I’m definitely going to have to do an article on this and other strange compilations. Thanks very much for bringing this to my attention!
#5 by Chris H on June 9th, 2010 ·
You’re welcome, I’m looking forward to reading it.
Some of the bytecode I’ve noticed the compiler producing is so bizarre that it makes me wonder whether the compiler is trying to work around bugs in earlier versions of the VM, or output bytecodes that are more amenable to JIT compilation to native code, or something else non-obvious like that. However if it is possible to make the compiler produce the code that it probably should be producing in certain situations by changing the syntax to something else logically equivalent maybe that’s not the case.
switch-case statements are another quite interesting case. Given that the AVM2 doc mentions a special lookupswitch bytecode that jumps based on an index into a jump table I would have assumed that switch-case statements would be a lot faster than gigantic if-else chains. However looking at the output bytecode, in order to compute the index into the jump table from the variable that you switch on, the compiler outputs… a gigantic if-else chain comparing against each of possible case values and setting the jump index for each on. Then it uses the jump index to jump to the right code. It does this even if all the case values are the same as their jump table indices.
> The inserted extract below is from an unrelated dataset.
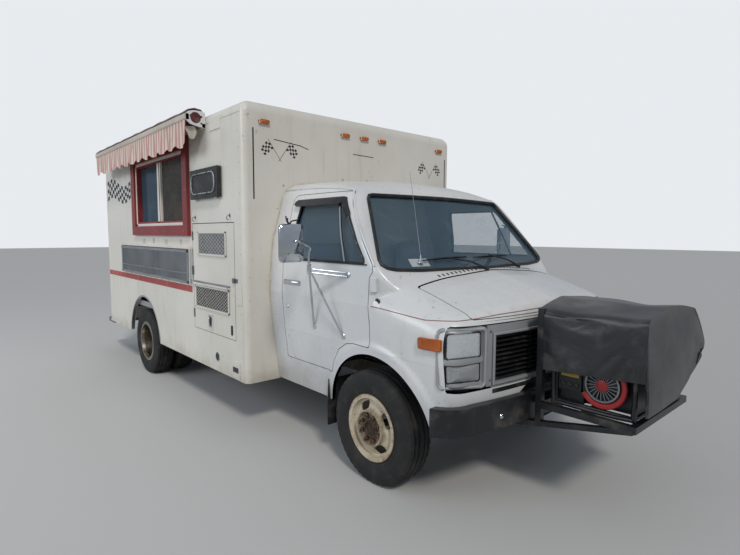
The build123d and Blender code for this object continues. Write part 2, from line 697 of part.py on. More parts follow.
# Cab body: roof, pillars, fenders, cowl, floor, firewall and wheel houses
grille_low_z = 750.0
grille_high_z = 1132.0
grille_rear_x = front_axle_x + 600.0
with BuildPart() as cab_body:
    add(shell.part)
    # Door hinge knuckles and pins
    for side in (-1, 1):
        for low_z, high_z in ((hinge_low_z, hinge_mid_low - 0.5), (hinge_mid_high + 0.5, hinge_high_z)):
            with BuildSketch(Plane.XY.offset(low_z)):
                with Locations((door_hinge_x, side * door_hinge_y)):
                    Circle(hinge_radius)
                with Locations((door_hinge_x + 17.0, side * (door_hinge_y - 8.0))):
                    Rectangle(34.0, 20.0)
            extrude(amount=high_z - low_z)
        rod((door_hinge_x, side * door_hinge_y, hinge_low_z + 4.0),
            (door_hinge_x, side * door_hinge_y, hinge_high_z - 4.0), hinge_pin)
    for side in (-1, 1):
        # Flared lip round the wheel arch
        with BuildSketch(Plane.XZ.offset(-side * 950.0)):
            with Locations((arch_x, arch_z)):
                Circle(arch_radius + lip_wide)
                Circle(arch_radius - 20.0, mode=Mode.SUBTRACT)
            with Locations((arch_x, arch_z - 560.0)):
                Rectangle(1200.0, 1260.0, mode=Mode.SUBTRACT)
        extrude(amount=-side * (lip_out_y - 950.0))
        # Side marker lamp
        block(front_axle_x + 446.0, front_axle_x + 592.0, side * 970.0, side * 1008.0, 994.0, 1057.0)
        # Drip rail above the door
        bar((box_front_x + 4.0, side * 868.0, 1996.0), (front_axle_x - 360.0, side * 880.0, 1952.0),
            16.0, 12.0)
    # Floor, firewall and the boxes over the front wheels
    block(box_front_x, house_rear_x, -880.0, 880.0, cab_floor_z - cab_floor_thick, cab_floor_z)
    for side in (-1, 1):
        block(house_rear_x - 20.0, house_rear_x, side * 340.0, side * 945.0, cab_floor_z - 30.0,
              house_top_z + 20.0)
        block(house_rear_x - 20.0, house_front_x, side * (house_inner_y - 20.0), side * 960.0,
              house_top_z, house_top_z + 20.0)
        block(house_rear_x - 20.0, house_front_x, side * (house_inner_y - 20.0), side * house_inner_y,
              cab_floor_z - 30.0, house_top_z + 20.0)
        block(house_front_x - 20.0, house_front_x, side * (house_inner_y - 20.0), side * 960.0,
              cab_floor_z - 30.0, house_top_z + 20.0)
    for side in (-1, 1):
        block(firewall_x, firewall_x + 24.0, side * (house_inner_y - 20.0), side * 960.0, house_top_z,
              1330.0)
    block(firewall_x, firewall_x + 24.0, -house_inner_y, house_inner_y, 1020.0, 1330.0)
    # Hood opening with a gutter left below its edges
    add(hood_pocket.part, mode=Mode.SUBTRACT)
    block(hood_rear_x + gutter_wide, front_axle_x + 690.0, -hood_half + gutter_wide,
          hood_half - gutter_wide,
          hood_low_z - move_gap, 1500.0, mode=Mode.SUBTRACT)
    # Grille opening
    block(grille_rear_x, front_axle_x + 900.0, -1100.0, 1100.0, grille_low_z, grille_high_z,
          mode=Mode.SUBTRACT)
    # Lower front edge behind the bumper
    block(front_axle_x + 520.0, front_axle_x + 900.0, -1100.0, 1100.0, 0.0, 560.0, mode=Mode.SUBTRACT)
    # Door openings
    for side in (-1, 1):
        with BuildSketch(Plane.XZ.offset(-side * (door_inner_y - door_gap))):
            door_outline(door_gap)
        extrude(amount=-side * 500.0, mode=Mode.SUBTRACT)
    # Wheel arches
    with BuildSketch(Plane.XZ.offset(house_inner_y)):
        with Locations((arch_x, arch_z)):
            Circle(arch_radius)
    extrude(amount=700.0, mode=Mode.SUBTRACT)
    with BuildSketch(Plane.XZ.offset(-house_inner_y)):
        with Locations((arch_x, arch_z)):
            Circle(arch_radius)
    extrude(amount=-700.0, mode=Mode.SUBTRACT)
    # Windshield opening
    with BuildSketch(Plane.YZ.offset(front_axle_x - 500.0)):
        screen_outline(0.0)
    extrude(amount=1000.0, mode=Mode.SUBTRACT)
cab_body.part.label = "cab_body"
export_step(cab_body.part, "parts/cab_body.step")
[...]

Bizarrely, even though the lookupswitch bytecode supports a default jump offset for when you index outside the table, the jump table contains an extra entry for “default” and the fall-through condition of the if-else chain sets the jump index to this value, meaning the default-case jump offset appears in the table twice.
So I’m not sure switch-case statements in general would be any faster than just using an if-else chain directly (aside from the convenience of fall-throughs etc). It also means that case values appearing earlier in the switch will almost certainly execute faster, since they appear earlier in the if-else chain (I couldn’t say for sure without profiling it though).